Although Scientists Continue to Debate Exactly Why and How It Works

By Larry Kummer, from the Fabius Maximus website

Summary; Public policy about climate change has become politicized and gridlocked after 26 years of large-scale advocacy. We cannot even prepare for a repeat of past extreme weather. We can whine and bicker about who to blame. Or we can find ways to restart the debate. Here is the next of a series about the latter path, for anyone interested in walking it. Climate scientists can take an easy and potentially powerful step to build public confidence: re-run the climate models from the first 3 IPCC reports with actual data (from their future): how well did they predict global temperatures?

"Trust can trump Uncertainty."

— Presentation by Leonard A Smith (Prof of Statistics, LSE), 6 February 2014.
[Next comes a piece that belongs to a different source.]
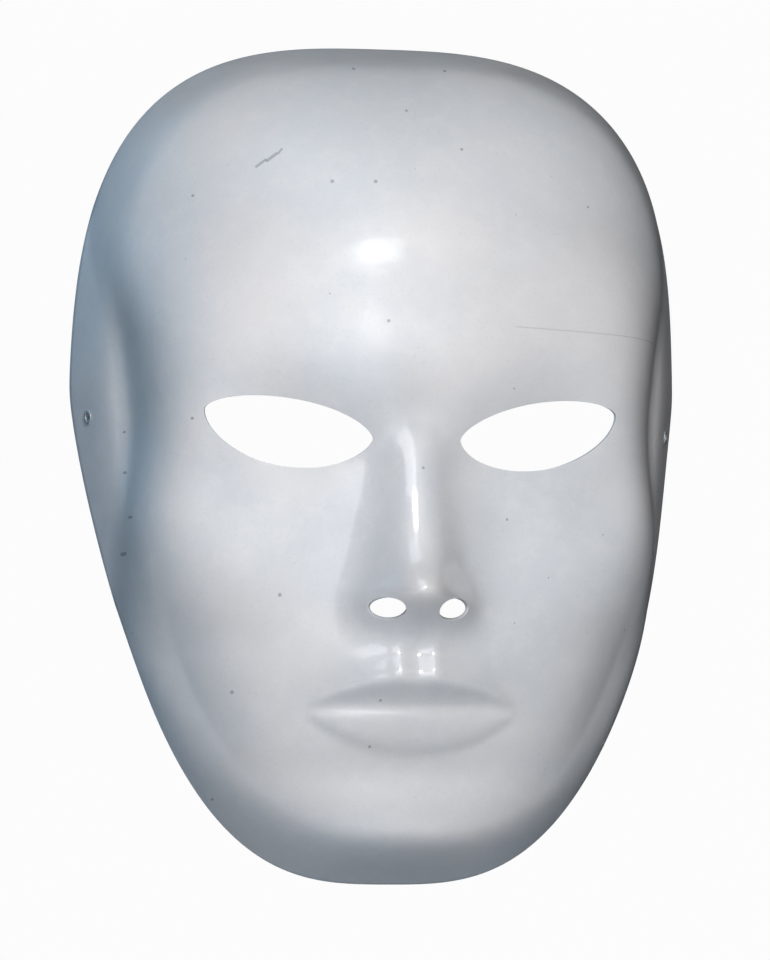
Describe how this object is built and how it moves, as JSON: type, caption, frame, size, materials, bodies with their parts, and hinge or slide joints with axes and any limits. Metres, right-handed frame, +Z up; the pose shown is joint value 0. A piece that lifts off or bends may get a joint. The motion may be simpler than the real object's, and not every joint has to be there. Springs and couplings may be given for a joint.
{
  "type": "blank full-face mask",
  "caption": "Blank full-face costume mask: a thin domed shell with plain features, almond eye openings, nostril openings and eyeleted cord holes at the sides.",
  "frame": {"origin": "midway between the two cord holes, where the wearer's head comes in from behind", "axes": "+Z up as worn, -Y the way the face looks, +X to the viewer's right"},
  "size_m": [0.18, 0.0806, 0.2445],
  "materials": {
    "white_sheet_plastic": "satin-gloss off-white thermoformed sheet, faint speckle",
    "pale_eyelet": "pale enamelled metal, semi-gloss"
  },
  "bodies": {
    "root": {"face_shell": "white_sheet_plastic", "left_eyelet": "pale_eyelet", "right_eyelet": "pale_eyelet", "left_eyelet_washer": "pale_eyelet", "right_eyelet_washer": "pale_eyelet"}
  },
  "joints": []
}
The most important graph from the IPCC's AR5

clip_image001

Figure 1.4 from p131 of AR5: the observed global surface temperature anomaly relative to 1961–1990 in °C compared with the range of projections from the previous IPCC assessments. Click to enlarge.

Why the most important graph doesn't convince the public

Last week I posted What climate scientists did wrong and why the massive climate change campaign has failed. After 26 years, one of the largest longest campaigns to influence public policy has failed to gain the support of Americans, with climate change ranking near the bottom of people's concerns. It described the obvious reason: they failed to meet the public's expectations for behavior of scientists warning about a global threat (i.e., a basic public relations mistake).
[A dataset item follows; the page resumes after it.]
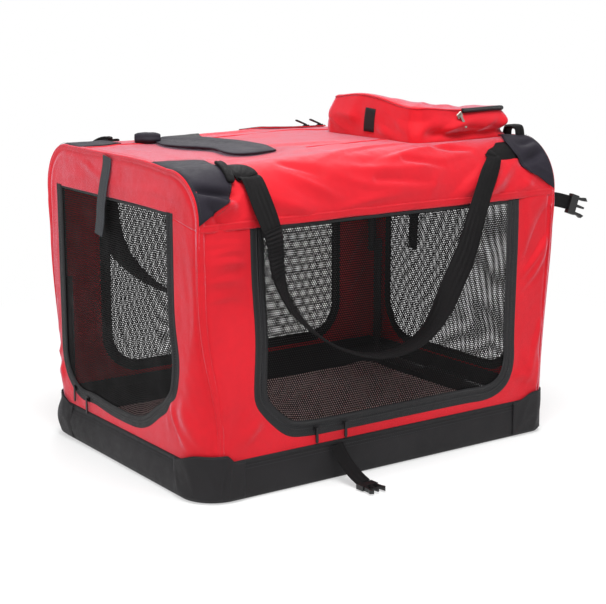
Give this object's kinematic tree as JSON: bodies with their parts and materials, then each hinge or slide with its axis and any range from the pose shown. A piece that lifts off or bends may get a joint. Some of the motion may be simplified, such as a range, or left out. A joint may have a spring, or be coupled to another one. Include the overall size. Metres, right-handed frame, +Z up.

Let's discuss what scientists can do to restart the debate. Let's start with the big step: show that climate models have successfully predicted future global temperatures with reasonable accuracy.

This spaghetti graph — probably the most-cited data from the IPCC's reports — illustrates one reason for lack of sufficient public support in America. It shows the forecasts of models run in previous IPCC reports vs. actual subsequent temperatures, with the forecasts run under various scenarios of emissions and their baselines updated. First, Edward Tufte probably would laugh at this The Visual Display of Quantitative Informationclip_image002 — too much packed into one graph, the equivalent of a PowerPoint slide with 15 bullet points.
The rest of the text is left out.